"Super Onze are the real roots of desert blues – Mali’s equivalent of Congotronics. This is how it all sounded before the electric guitar came into the equation: Super Onze play amplified ngonis with virtuoso and hypnotic melodies, their raw, impassioned bluesy singing hangs over heavy takamba beats on calabash percussion. After 40 years of playing at weddings and child naming ceremonies around the desert, this band rocks – not to be silenced. The real soul of Mali’s northern desert." Lucy Durán, School of Oriental and African studies, BBC Radio 3.
There is this grand unknown musical phenomenon in West Africa. It's called Takamba. It's a musical style played by Tamasheq and Songhai. The word takamba means "your hand". It's an originally seated dance, very eloquent with the arms as the dancer obviously only uses the upper part of his body. The dance is used for courting, or just dancing, on weddings, circumcision feasts or just any party.
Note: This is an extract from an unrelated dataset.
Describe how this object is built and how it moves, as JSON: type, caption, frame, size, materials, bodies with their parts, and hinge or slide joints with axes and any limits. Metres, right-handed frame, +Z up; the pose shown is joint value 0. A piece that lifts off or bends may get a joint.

Super Onze of the city of Gao is Mali’s most renowned and refined Takamba band. They exist since 40 years and the members come from griot families. This means that they are musicians since generations and they live of playing at weddings, birth- and harvest celebrations. Despite the fact that they didn’t release one official cassette or CD, they are known in the whole of Mali, being of great inspiration to Mali’s major and worldwide known artists. And that is not the only reason they are a regular at the famous Festival in the Desert were they used to warm up the crowd for the late Ali Farka Toure. Their music sounds quite like Touareg music but it has got somewhat more groove and lyrics and they belong to the Songhay, one of Mali’s 5 tribes.
“Both the city of Gao and the takamba style itself sit neatly and squarely on the frontier between two cultural spheres: the ‘white’ Arab / Berber culture of North Africa and the black African culture of the Sahel and beyond.”